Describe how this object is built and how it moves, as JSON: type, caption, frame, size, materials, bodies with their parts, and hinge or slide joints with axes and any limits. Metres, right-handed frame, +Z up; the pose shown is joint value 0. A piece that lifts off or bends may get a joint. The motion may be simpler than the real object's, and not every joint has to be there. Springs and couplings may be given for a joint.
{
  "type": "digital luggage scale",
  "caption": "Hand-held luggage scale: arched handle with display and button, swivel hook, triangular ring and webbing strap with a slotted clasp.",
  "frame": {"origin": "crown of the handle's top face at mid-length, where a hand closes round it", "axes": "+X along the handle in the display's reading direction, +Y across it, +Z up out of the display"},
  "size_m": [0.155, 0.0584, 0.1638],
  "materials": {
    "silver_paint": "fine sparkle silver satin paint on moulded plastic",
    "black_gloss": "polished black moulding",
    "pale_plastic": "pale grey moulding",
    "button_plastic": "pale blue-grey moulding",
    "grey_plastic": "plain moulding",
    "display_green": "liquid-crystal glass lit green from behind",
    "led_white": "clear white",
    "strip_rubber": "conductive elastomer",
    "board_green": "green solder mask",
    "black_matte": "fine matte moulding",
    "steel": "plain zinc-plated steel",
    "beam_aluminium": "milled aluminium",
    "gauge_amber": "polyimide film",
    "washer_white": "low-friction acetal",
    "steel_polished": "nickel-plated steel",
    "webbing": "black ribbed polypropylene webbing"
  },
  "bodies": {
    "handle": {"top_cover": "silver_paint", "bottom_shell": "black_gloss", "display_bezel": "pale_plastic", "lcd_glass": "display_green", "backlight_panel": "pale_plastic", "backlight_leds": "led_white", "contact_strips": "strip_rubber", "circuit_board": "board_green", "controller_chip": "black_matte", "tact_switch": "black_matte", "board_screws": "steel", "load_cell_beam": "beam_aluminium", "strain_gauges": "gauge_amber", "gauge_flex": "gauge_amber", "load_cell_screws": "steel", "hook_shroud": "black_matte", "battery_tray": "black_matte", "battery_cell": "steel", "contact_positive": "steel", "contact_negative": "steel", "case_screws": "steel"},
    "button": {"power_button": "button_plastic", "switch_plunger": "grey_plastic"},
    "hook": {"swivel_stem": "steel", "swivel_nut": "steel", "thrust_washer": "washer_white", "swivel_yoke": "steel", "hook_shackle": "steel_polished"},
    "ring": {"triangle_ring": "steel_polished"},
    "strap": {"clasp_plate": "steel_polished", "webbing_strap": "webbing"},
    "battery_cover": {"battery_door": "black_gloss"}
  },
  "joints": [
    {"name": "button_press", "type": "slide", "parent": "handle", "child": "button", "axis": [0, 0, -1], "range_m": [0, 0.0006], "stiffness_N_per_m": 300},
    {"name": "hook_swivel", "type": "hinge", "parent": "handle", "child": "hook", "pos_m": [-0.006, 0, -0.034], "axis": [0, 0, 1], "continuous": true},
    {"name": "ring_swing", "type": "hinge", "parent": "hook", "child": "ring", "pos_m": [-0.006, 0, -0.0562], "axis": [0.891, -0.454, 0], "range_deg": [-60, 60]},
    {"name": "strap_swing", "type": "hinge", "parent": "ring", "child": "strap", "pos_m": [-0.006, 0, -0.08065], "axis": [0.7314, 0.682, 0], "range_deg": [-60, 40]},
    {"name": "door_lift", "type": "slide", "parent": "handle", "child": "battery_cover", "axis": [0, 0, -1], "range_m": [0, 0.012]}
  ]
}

-.-.-

» Work to be completed: Type out the full listing again, exactly as given.

» Output of the exercise:
Describe how this object is built and how it moves, as JSON: type, caption, frame, size, materials, bodies with their parts, and hinge or slide joints with axes and any limits. Metres, right-handed frame, +Z up; the pose shown is joint value 0. A piece that lifts off or bends may get a joint. The motion may be simpler than the real object's, and not every joint has to be there. Springs and couplings may be given for a joint.
{
  "type": "digital luggage scale",
  "caption": "Hand-held luggage scale: arched handle with display and button, swivel hook, triangular ring and webbing strap with a slotted clasp.",
  "frame": {"origin": "crown of the handle's top face at mid-length, where a hand closes round it", "axes": "+X along the handle in the display's reading direction, +Y across it, +Z up out of the display"},
  "size_m": [0.155, 0.0584, 0.1638],
  "materials": {
    "silver_paint": "fine sparkle silver satin paint on moulded plastic",
    "black_gloss": "polished black moulding",
    "pale_plastic": "pale grey moulding",
    "button_plastic": "pale blue-grey moulding",
    "grey_plastic": "plain moulding",
    "display_green": "liquid-crystal glass lit green from behind",
    "led_white": "clear white",
    "strip_rubber": "conductive elastomer",
    "board_green": "green solder mask",
    "black_matte": "fine matte moulding",
    "steel": "plain zinc-plated steel",
    "beam_aluminium": "milled aluminium",
    "gauge_amber": "polyimide film",
    "washer_white": "low-friction acetal",
    "steel_polished": "nickel-plated steel",
    "webbing": "black ribbed polypropylene webbing"
  },
  "bodies": {
    "handle": {"top_cover": "silver_paint", "bottom_shell": "black_gloss", "display_bezel": "pale_plastic", "lcd_glass": "display_green", "backlight_panel": "pale_plastic", "backlight_leds": "led_white", "contact_strips": "strip_rubber", "circuit_board": "board_green", "controller_chip": "black_matte", "tact_switch": "black_matte", "board_screws": "steel", "load_cell_beam": "beam_aluminium", "strain_gauges": "gauge_amber", "gauge_flex": "gauge_amber", "load_cell_screws": "steel", "hook_shroud": "black_matte", "battery_tray": "black_matte", "battery_cell": "steel", "contact_positive": "steel", "contact_negative": "steel", "case_screws": "steel"},
    "button": {"power_button": "button_plastic", "switch_plunger": "grey_plastic"},
    "hook": {"swivel_stem": "steel", "swivel_nut": "steel", "thrust_washer": "washer_white", "swivel_yoke": "steel", "hook_shackle": "steel_polished"},
    "ring": {"triangle_ring": "steel_polished"},
    "strap": {"clasp_plate": "steel_polished", "webbing_strap": "webbing"},
    "battery_cover": {"battery_door": "black_gloss"}
  },
  "joints": [
    {"name": "button_press", "type": "slide", "parent": "handle", "child": "button", "axis": [0, 0, -1], "range_m": [0, 0.0006], "stiffness_N_per_m": 300},
    {"name": "hook_swivel", "type": "hinge", "parent": "handle", "child": "hook", "pos_m": [-0.006, 0, -0.034], "axis": [0, 0, 1], "continuous": true},
    {"name": "ring_swing", "type": "hinge", "parent": "hook", "child": "ring", "pos_m": [-0.006, 0, -0.0562], "axis": [0.891, -0.454, 0], "range_deg": [-60, 60]},
    {"name": "strap_swing", "type": "hinge", "parent": "ring", "child": "strap", "pos_m": [-0.006, 0, -0.08065], "axis": [0.7314, 0.682, 0], "range_deg": [-60, 40]},
    {"name": "door_lift", "type": "slide", "parent": "handle", "child": "battery_cover", "axis": [0, 0, -1], "range_m": [0, 0.012]}
  ]
}